7. The Hindutva wackos – On the other hand, the condemnation of these Hindutva “wackos” is well-deserved. They speak from their underbellies, they have some vague and undirected pro-Hindu feelings and want to redress some real or perceived injustices, but beyond that, they are perfectly clueless. They say things that are not at all rooted in Dharma, such as a threat to kill all those who leave Hinduism, as Akshay Maharaj uttered (the death penalty for apostates exists, but in another religion). The solution is to provide them with leadership and to rally them around a programme that is both reasonable and sufficiently pro-Hindu.
Since its foundation in 1925, the RSS has not seriously rethought its ideology, then already questionable but now also hopelessly outdated.
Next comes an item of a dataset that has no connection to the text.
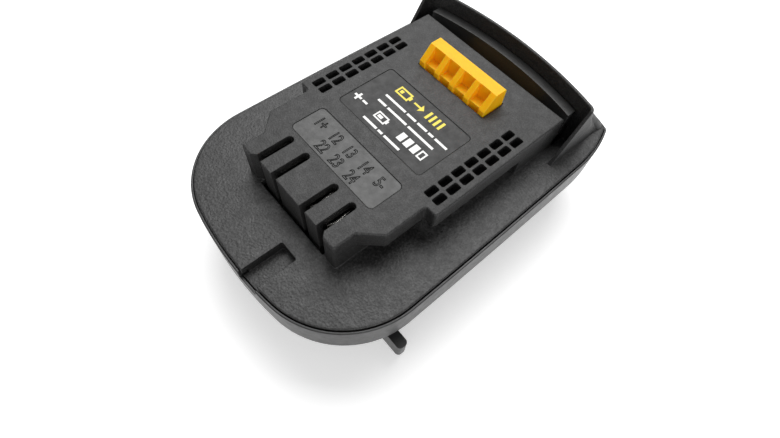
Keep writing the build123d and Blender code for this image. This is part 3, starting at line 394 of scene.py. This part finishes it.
MATERIALS = {
    "shell_black": upper_plastic("shell_black_grained", BLACK_PLASTIC),
    "tray_black": moulded_plastic(
        "tray_satin", TRAY_BLACK, roughness=0.38, grain=0.3 * MM, depth=0.012 * MM, speckle=0.12
    ),
    "latch_yellow": catch_plastic("catch_yellow_nylon", CATCH_YELLOW),
    "button_black": moulded_plastic(
        "button_black_satin", BUTTON_BLACK, roughness=0.42, grain=0.3 * MM, depth=0.02 * MM
    ),
    "spring_steel": metal("spring_wire", STEEL, roughness=0.32, brushed=0.2),
    "inlay_grey": moulded_plastic(
        "inlay_polished", INLAY_GREY, roughness=0.42, grain=0.5 * MM, depth=0.01 * MM, speckle=0.08
    ),
    "label_film": moulded_plastic(
        "label_film_face", LABEL_GREY, roughness=0.56, grain=0.4 * MM, depth=0.012 * MM, speckle=0.1
    ),
    "contact_metal": metal("contact_nickel", NICKEL, roughness=0.22, brushed=0.1),
    "block_black": moulded_plastic(
        "block_moulding", BLOCK_BLACK, roughness=0.4, grain=0.3 * MM, depth=0.02 * MM
    ),
    "board_green": board_laminate("board_mask", BOARD_GREEN),
    "chip_black": moulded_plastic(
        "chip_moulding", CHIP_BLACK, roughness=0.5, grain=0.12 * MM, depth=0.01 * MM
    ),
    "can_aluminium": metal("can_sleeve", ALUMINIUM, roughness=0.28, brushed=0.2),
    "wire_red": moulded_plastic(
        "wire_sleeve_red", WIRE_RED, roughness=0.38, grain=0.5 * MM, depth=0.01 * MM, speckle=0.08
    ),
    "wire_black": moulded_plastic(
        "wire_sleeve_black", WIRE_BLACK, roughness=0.38, grain=0.5 * MM, depth=0.01 * MM, speckle=0.1
    ),
    "screw_steel": metal("screw_zinc", STEEL, roughness=0.34, brushed=0.3),
}
WHITE_INK = printed("print_white", PRINT_WHITE)
YELLOW_INK = printed("print_yellow", PRINT_YELLOW)
# Dark outlines of the numbers: painted shade for the sides of raised strokes
SHADE_OUTLINE = painted_shade_outline("inlay_outline_painted_shade", BLACK_PLASTIC)


def dress_nodes():
    """Gives each node of the frame the material of its slot."""
    slots = {entry["node"]: entry["material_slot"] for entry in frame["record"]["subparts"]}
    for name, obj in frame["nodes"].items():
        for holder in obj.material_slots:
            holder.material = MATERIALS[slots[name]]


def bar(left, right, low, high):
    """A plain upright rectangle."""
    return [(left, low), (right, low), (right, high), (left, high)]


def frame_bars(left, right, low, high, stroke):
    """A hollow rectangle, made of four bars."""
    return [
        bar(left, right, low, low + stroke),
        bar(left, right, high - stroke, high),
        bar(left, left + stroke, low + stroke, high - stroke),
        bar(right - stroke, right, low + stroke, high - stroke),
    ]


def plus(middle_x, middle_y, reach, half):
    """A plus sign with arms of the given reach and half width."""
    return [
        bar(middle_x - reach, middle_x + reach, middle_y - half, middle_y + half),
        bar(middle_x - half, middle_x + half, middle_y + half, middle_y + reach),
        bar(middle_x - half, middle_x + half, middle_y - reach, middle_y - half),
    ]


def arrow(left, right, middle_y, half, head):
    """An arrow to the right: a shaft of the given half width and a pointed head."""
    neck = right - head
    return [
        bar(left, neck, middle_y - half, middle_y + half),
        [(neck, middle_y - head), (right, middle_y), (neck, middle_y + head)],
    ]


def printed_piece(name, outlines, middle, level, material):
    """Thin ink on the label; each outline is in millimetres from its middle, and makes a low solid."""
    mesh = bpy.data.meshes.new(name)
    shape = bmesh.new()
    for outline in outlines:
        places = [(middle.x + x * MM, middle.y + y * MM) for x, y in outline]
        low = [shape.verts.new((*place, level - INK_SINK)) for place in places]
        high = [shape.verts.new((*place, level + INK_HEIGHT)) for place in places]
        shape.faces.new(high)
        shape.faces.new(low[::-1])
        for index, corner in enumerate(low):
            after = (index + 1) % len(low)
            shape.faces.new((corner, low[after], high[after], high[index]))
    shape.to_mesh(mesh)
    shape.free()
    mesh.materials.append(material)
    piece = bpy.data.objects.new(name, mesh)
    bpy.context.scene.collection.objects.link(piece)
    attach(piece, "adapter_body")


def print_label():
    """Generic marks in place of words: a battery, an arrow and contacts, bars, signs and a gauge."""
    low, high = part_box("rating_label")
    middle = (low + high) / 2
    signs = frame_bars(-9.0, -4.2, 4.5, 7.4, 0.55)
    signs += [bar(-4.2, -3.6, 5.3, 6.6), bar(-8.0, -6.9, 5.4, 6.5)]
    signs += arrow(-2.4, 1.4, 5.95, 0.3, 1.4)
    signs += [bar(start, start + 0.8, 4.5, 7.4) for start in (2.9, 4.5, 6.1, 7.7)]
    printed_piece("label_signs", signs, middle, high.z, YELLOW_INK)
    first_row = ((-9.4, -1.4), (-0.7, 2.7), (3.4, 7.0), (7.6, 9.4), (10.1, 14.5))
    second_row = ((-9.4, -6.2), (-5.5, 2.0), (2.7, 12.2))
    last_row = ((-7.2, -1.9), (-1.3, 0.4), (1.1, 7.0))
    rules = []
    for row, row_y in ((first_row, 1.8), (second_row, -0.95), (last_row, -7.9)):
        for left, right in row:
            rules.append(bar(left, right, row_y - RULE_HALF, row_y + RULE_HALF))
    printed_piece("label_rules", rules, middle, high.z, WHITE_INK)
    bold = plus(-13.6, -4.5, 1.35, 0.34)
    bold.append(bar(-11.7, -9.9, -4.84, -4.16))
    bold += frame_bars(-6.0, -1.9, -5.8, -3.2, 0.45)
    bold += [bar(-1.9, -1.4, -5.1, -3.9), bar(-5.2, -3.6, -5.0, -4.0)]
    bold += [bar(start, start + 1.8, -5.9, -3.1) for start in (3.4, 5.9, 8.4)]
    bold += frame_bars(10.9, 12.9, -5.9, -3.1, 0.45)
    printed_piece("label_gauge", bold, middle, high.z, WHITE_INK)


def raise_numbers():
    """Plain numbers in two rows, whose outlines stand proud on the marking plate."""
    low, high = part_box("marking_plate")
    middle = (low + high) / 2
    upper_row = (("1+", -11.9), ("12", -5.9), ("13", -0.25), ("14", 5.9), ("5-", 11.8))
    lower_row = (("22", -5.8), ("23", -0.1), ("24", 5.9))
    scene = bpy.context.scene
    for side, row, row_y in (("upper", upper_row, UPPER_ROW_Y), ("lower", lower_row, LOWER_ROW_Y)):
        for number, (digits, place_x) in enumerate(row, 1):
            curve = bpy.data.curves.new("digits", "FONT")
            curve.body = digits
            curve.size = DIGIT_SIZE
            curve.align_x = "CENTER"
            curve.align_y = "CENTER"
            curve.fill_mode = "NONE"
            curve.bevel_depth = OUTLINE_RADIUS
            curve.bevel_resolution = 1
            pattern = bpy.data.objects.new("pattern", curve)
            pattern.scale.x = DIGIT_NARROWING
            pattern.location = (
                middle.x + place_x * MM,
                middle.y + row_y * MM,
                high.z - OUTLINE_SINK,
            )
            scene.collection.objects.link(pattern)
            bpy.context.view_layer.update()
            mesh = bpy.data.meshes.new_from_object(
                pattern.evaluated_get(bpy.context.evaluated_depsgraph_get())
            )
            mesh.transform(pattern.matrix_world)
            mesh.materials.clear()
            mesh.materials.append(SHADE_OUTLINE)
            bpy.data.objects.remove(pattern)
            piece = bpy.data.objects.new(f"raised_mark_{side}_{number}", mesh)
            scene.collection.objects.link(piece)
            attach(piece, "adapter_body")


def make_coils():
    """Coils in place of the catch's springs; each stands for its node, with the same mesh."""
    for name in ("latch_spring_left", "latch_spring_right"):
        mesh = frame["nodes"][name].data.copy()
        coil = bpy.data.objects.new(name.replace("latch_spring", "coil"), mesh)
        bpy.context.scene.collection.objects.link(coil)
        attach(coil, "adapter_body")
        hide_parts(name)
        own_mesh(coil)


def make_camera():
    """The photograph's camera."""
    data = bpy.data.cameras.new("camera")
    data.sensor_width = SENSOR_WIDTH
    data.lens = FOCAL_PIXELS / PHOTO_WIDTH * SENSOR_WIDTH
    data.clip_start = NEAREST
    data.clip_end = FARTHEST
    camera = bpy.data.objects.new("camera", data)
    turn = Matrix.Rotation(CAMERA_AZIMUTH, 4, "Z")
    turn @= Matrix.Rotation(math.pi / 2 - CAMERA_ELEVATION, 4, "X")
    turn @= Matrix.Rotation(CAMERA_ROLL, 4, "Z")
    camera.matrix_world = Matrix.Translation(CAMERA_PLACE) @ turn
    bpy.context.scene.collection.objects.link(camera)
    bpy.context.scene.camera = camera


def area_light(name, place, width, height, power):
    """A white rectangular lamp that faces the object."""
    data = bpy.data.lights.new(name, "AREA")
    data.shape = "RECTANGLE"
    data.size = width
    data.size_y = height
    data.energy = power
    lamp = bpy.data.objects.new(name, data)
    lamp.location = place
    aim = Vector(LIGHT_TARGET) - Vector(place)
    lamp.rotation_mode = "QUATERNION"
    lamp.rotation_quaternion = aim.to_track_quat("-Z", "Y")
    bpy.context.scene.collection.objects.link(lamp)


def pale_surface(name, strength):
    """White to the camera and to reflections, a plain pale surface to everything else."""
    material, tree = start_material(name)
    path = node(tree, "LightPath").outputs
    seen = maths(tree, "MAXIMUM", path["Is Camera Ray"], path["Is Glossy Ray"])
    seen = maths(tree, "MAXIMUM", seen, path["Is Transmission Ray"])
    matt = node(tree, "BsdfDiffuse", {"Color": FLOOR_WHITE})
    glow = node(tree, "Emission", {"Color": (1, 1, 1, 1), "Strength": strength})
    both = node(tree, "AddShader", {0: matt.outputs[0], 1: glow.outputs[0]})
    mixed = node(tree, "MixShader", {0: seen, 1: matt.outputs[0], 2: both.outputs[0]})
    node(tree, "OutputMaterial", {"Surface": mixed.outputs[0]})
    return material


def make_stage():
    """A pale floor at the object's feet."""
    mesh = bpy.data.meshes.new("floor")
    signs = ((-1, -1), (1, -1), (1, 1), (-1, 1))
    corners = [(x * FLOOR_HALF, y * FLOOR_HALF, 0) for x, y in signs]
    mesh.from_pydata(corners, [], [(0, 1, 2, 3)])
    mesh.materials.append(pale_surface("floor_pale", FLOOR_GLOW))
    floor = bpy.data.objects.new("floor", mesh)
    bpy.context.scene.collection.objects.link(floor)


def make_world():
    """A plain white world that fills the shadows."""
    world = bpy.data.worlds.new("studio")
    bpy.context.scene.world = world
    world.use_nodes = True
    tree = world.node_tree
    tree.nodes.clear()
    back = node(tree, "Background", {"Color": (1, 1, 1, 1), "Strength": WORLD_STRENGTH})
    node(tree, "OutputWorld", {"Surface": back.outputs[0]})


def make_lights():
    """One large lamp over the rear left, and a faint one low on the right."""
    area_light("key", (-0.34, 0.38, 0.82), width=0.8, height=0.7, power=10.1)
    area_light("side", (0.55, -0.22, 0.28), width=0.35, height=0.35, power=1.5)


dress_nodes()
print_label()
raise_numbers()
make_coils()
make_stage()
make_world()
make_lights()
make_camera()

bpy.context.scene.view_settings.view_transform = "Standard"
bpy.context.view_layer.update()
Since its foundation in 1980, the BJP has only watered down the ideology it started with, and now only banks on a historical loyalty of its workers. It gives no direction or rallying-point to the “wackos”. About his opponents, BJP president Amit Shah asks: "What is its [AAP's] ideology? The sum of all grievances cannot be called ideology." (India Today, 16 Feb.) But what is the BJP’s own ideology? Does the BJP’s record of governance reflect any ideology?
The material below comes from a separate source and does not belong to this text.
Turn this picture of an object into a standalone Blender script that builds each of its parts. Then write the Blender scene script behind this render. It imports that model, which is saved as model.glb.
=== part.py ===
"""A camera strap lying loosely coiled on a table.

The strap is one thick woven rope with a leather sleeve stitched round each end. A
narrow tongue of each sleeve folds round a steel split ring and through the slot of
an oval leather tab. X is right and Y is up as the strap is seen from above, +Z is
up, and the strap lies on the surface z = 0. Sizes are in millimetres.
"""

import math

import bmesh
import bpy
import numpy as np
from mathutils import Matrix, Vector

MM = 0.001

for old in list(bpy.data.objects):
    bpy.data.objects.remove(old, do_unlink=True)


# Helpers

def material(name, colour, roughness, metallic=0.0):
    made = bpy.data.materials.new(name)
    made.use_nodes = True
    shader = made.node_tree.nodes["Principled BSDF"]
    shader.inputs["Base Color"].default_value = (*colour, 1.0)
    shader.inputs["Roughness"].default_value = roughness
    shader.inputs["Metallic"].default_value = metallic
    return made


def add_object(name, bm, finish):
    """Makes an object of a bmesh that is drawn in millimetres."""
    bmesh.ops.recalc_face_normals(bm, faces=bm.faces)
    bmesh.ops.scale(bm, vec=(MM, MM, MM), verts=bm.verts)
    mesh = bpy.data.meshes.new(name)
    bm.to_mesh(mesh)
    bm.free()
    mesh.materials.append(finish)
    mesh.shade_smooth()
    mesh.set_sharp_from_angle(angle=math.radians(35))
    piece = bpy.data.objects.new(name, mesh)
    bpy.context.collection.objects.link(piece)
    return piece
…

Long ago, a party leader justified the effective phasing out of Hindutva (including the dropping of the Ayodhya demand after reaping its electoral dividends in 1991) by saying that a party doesn’t need an ideology, only good governance. This anti-political position has gradually elbowed out the Hindutva stance with which the party is still identified.
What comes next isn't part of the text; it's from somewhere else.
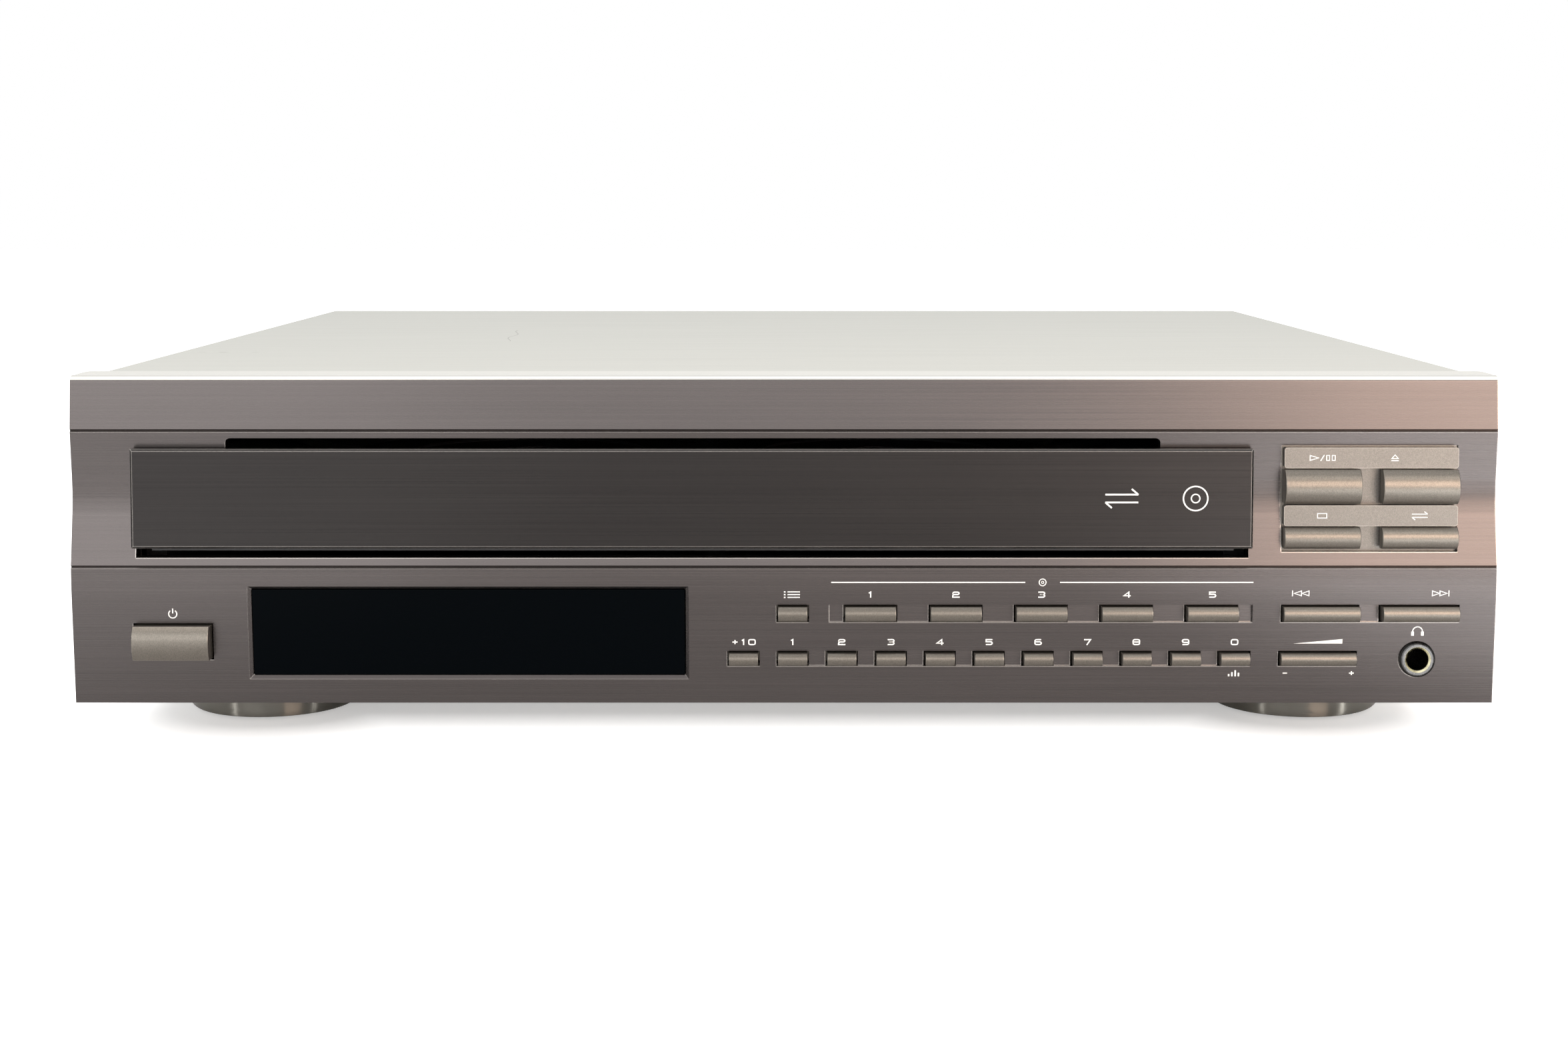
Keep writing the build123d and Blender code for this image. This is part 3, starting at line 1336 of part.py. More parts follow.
# Carousel: five stepped wells, slots to the rim, raised hub and the ring gear below
well_floor = carousel_bottom + carousel_floor
with BuildPart() as carousel:
    post(drawer_x, carousel_y, carousel_bottom, carousel_radius, carousel_top - carousel_bottom)
    for z, radius in ((well_floor, well_radius), (well_floor - small_disc_step, small_disc_radius)):
        with Locations((drawer_x, carousel_y, z)):
            with PolarLocations(pitch_radius, well_count, start_angle=90):
                Cylinder(radius, well_depth + over, align=(Align.CENTER, Align.CENTER, Align.MIN),
                         mode=Mode.SUBTRACT)
    with BuildSketch(Plane.XY.offset(carousel_bottom - over)):
        with Locations((drawer_x, carousel_y)):
            with PolarLocations(pitch_radius, well_count, start_angle=90):
                Circle(well_slot / 2)
                Rectangle(well_radius + well_finger_over, well_slot, align=(Align.MIN, Align.CENTER))
    extrude(amount=carousel_top - carousel_bottom + 2 * over, mode=Mode.SUBTRACT)
    post(drawer_x, carousel_y, carousel_bottom, hub_radius, carousel_top + hub_step - carousel_bottom)
    # Ring gear
    with BuildSketch(Plane.XY.offset(carousel_bottom - ring_height)):
        with Locations((drawer_x, carousel_y)):
            Polygon(*gear_points(ring_module, ring_teeth, 0), align=None)
            Circle(ring_radius - ring_rim, mode=Mode.SUBTRACT)
    extrude(amount=ring_height)
    post(drawer_x, carousel_y, carousel_bottom - over, hub_pin_radius + shaft_gap,
         carousel_top + hub_step + 2 * over - carousel_bottom, mode=Mode.SUBTRACT)
save(carousel.part, "carousel")

# Flat carousel motor on the tray floor, with its pinion under the ring gear's edge
pinion_y = carousel_y - ring_module * (ring_teeth + carousel_pinion_teeth) / 2
ring_bottom = carousel_bottom - ring_height
pinion_bottom = ring_bottom + 2 * fit_gap
with BuildPart() as carousel_motor:
    post(drawer_x, pinion_y, tray_floor_top, carousel_motor_radius,
         ring_bottom - carousel_motor_gap - tray_floor_top)
    chamfer(carousel_motor.edges().filter_by(GeomType.CIRCLE).group_by(Axis.Z)[-1], motor_edge)
    post(drawer_x, pinion_y, tray_floor_top, carousel_shaft, carousel_bottom - over - tray_floor_top)
save(carousel_motor.part, "carousel_motor")
make_gear("carousel_pinion", (drawer_x, pinion_y, pinion_bottom), ring_module,
          carousel_pinion_teeth, 90 + 180 / carousel_pinion_teeth,
          carousel_bottom - carousel_motor_gap - pinion_bottom, carousel_shaft + shaft_gap / 2)
print("overall", overall_width, overall_depth, overall_height)
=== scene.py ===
"""Looks of a five-disc carousel CD changer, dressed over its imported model. Metres."""
import math

import bpy
import numpy as np
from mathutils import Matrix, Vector
from mathutils.bvhtree import BVHTree


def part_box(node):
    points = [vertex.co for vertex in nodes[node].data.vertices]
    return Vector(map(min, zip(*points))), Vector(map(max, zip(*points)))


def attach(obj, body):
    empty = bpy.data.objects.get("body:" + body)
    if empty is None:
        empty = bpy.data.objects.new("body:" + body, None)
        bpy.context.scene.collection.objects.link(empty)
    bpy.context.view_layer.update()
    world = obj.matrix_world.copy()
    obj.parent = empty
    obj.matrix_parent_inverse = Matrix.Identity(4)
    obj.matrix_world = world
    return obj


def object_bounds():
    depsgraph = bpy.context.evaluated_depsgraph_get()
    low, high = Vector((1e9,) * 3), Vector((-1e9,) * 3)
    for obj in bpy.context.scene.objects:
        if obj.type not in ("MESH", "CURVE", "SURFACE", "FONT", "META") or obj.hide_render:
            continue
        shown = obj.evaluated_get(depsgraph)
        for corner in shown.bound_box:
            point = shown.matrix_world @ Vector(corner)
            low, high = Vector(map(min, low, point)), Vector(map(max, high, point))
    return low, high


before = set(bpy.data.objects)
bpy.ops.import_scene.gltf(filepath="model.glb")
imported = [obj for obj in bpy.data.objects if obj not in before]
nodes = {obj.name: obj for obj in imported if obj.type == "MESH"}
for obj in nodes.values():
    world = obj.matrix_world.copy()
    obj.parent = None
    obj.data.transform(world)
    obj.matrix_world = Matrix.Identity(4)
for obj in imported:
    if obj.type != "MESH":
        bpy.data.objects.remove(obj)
model_low, model_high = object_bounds()
MM = 0.001

# Camera: the photograph's level view with its upright lines kept nearly upright
CAMERA_BACK = 0.89196
CAMERA_HEIGHT = 0.17185
CAMERA_DIP = math.radians(3.542)
LENS_MM = 52.827
SHIFT_Y = -0.12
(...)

A very good thing about the Delhi defeat is that the BJP suddenly has to face the new situation that, since it is now such a visible enemy, the anti-BJP voters have given up on the luxury of fighting one another, and have united behind whichever party is in a position to defeat the BJP. This may be reproduced in any election to come, especially the national election scheduled for 2019. Henceforth, they need to get not 35% (they got 32% and still were completely routed) but 51%.
This all-out electoral struggle requires enthusiasm among the party volunteers. This in turn requires building a record of achievements that can be seen as pro-Hindu in their results, but that are perfectly democratic and secular. Case in point: abolishing the (by definition unsecular) inequality between the religions in setting up educational institutions and managing places of worship. These are far more important issues for Hindu society than declaring a “Hindu Rashtra”, and need not offend the minorities.
If this is not done, defeat in 2019 becomes inevitable. But even that is a welcome eye-opener. Too many BJP people take for granted that they will be returned to power and use that perspective as an excuse for not delivering in the near future. Now they should realize that the present term in office is a unique window of opportunity that may never come back.